O testemunho vivido deste soldado mostra-nos que, embora possa ter havido algumas excepções, as relações entre ambas as partes, pelo menos no caso português e na Guiné, revestiam-se de consideração, amizade e humanismo, não só entre os militares portugueses e a população como mesmo com os combatentes do P. A. I. G. C.
As amizades do soldado Serra com a população nativa, ao ponto de o alcunharem como ‘’Scherno’’ (deformação balanta da palavra Serra, mas também a designação de amigo, protector, pessoa digna, em beafada) e os seus amores com a Danka, a Huana e a Quintas (e ao dizer amores refiro algo mais profundo, um envolvimento sentimental muito para além da mera relacionação sexual), teriam sido possíveis se o ambiente fosse de racismo?

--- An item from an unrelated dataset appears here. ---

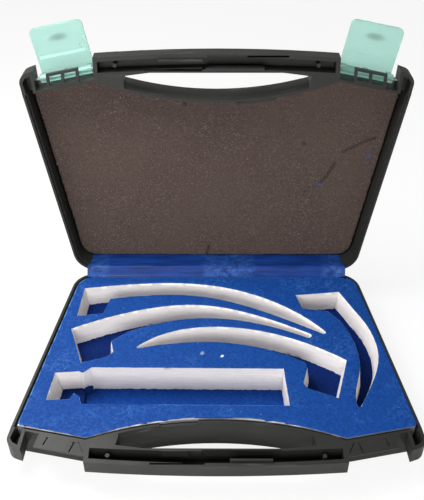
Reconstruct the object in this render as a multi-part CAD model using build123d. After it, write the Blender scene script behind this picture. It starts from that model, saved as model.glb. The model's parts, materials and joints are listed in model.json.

O modo como os soldados do P. A. I. G. C. trataram o soldado Cuxixo quando o capturaram, teria sido o mesmo se os portugueses tratassem mal os seus prisioneiros ou se fossem autores das atrocidades que hoje lhes são imputadas?
O heroísmo com que os soldados de ambas as partes combatiam quando se defrontavam, seguido pelo humanismo de tratarmos e evacuar-mos os feridos dos dois lados, sem qualquer discriminação, deixando-lhes os seus mortos para que mais tarde os viessem recolher e prestar-lhes os devidos rituais fúnebres, bem como o retirar das suas minas quando verificaram que nós não usávamos essas armas, teria sido possível noutra guerra, entre pessoas que se odiassem em vez de se respeitarem?
O soldado Serra testemunha-nos apenas o que viu e sentiu, tal como o viram e sentiram tantos outros milhares de soldados nas mesmas circunstâncias. Heróis ingratamente não reconhecidos.
Nesta narrativa, sem quaisquer pretensões literárias, ele dá-nos uma das melhores lições da História Contemporânea de Portugal, repondo o que a politização deformou.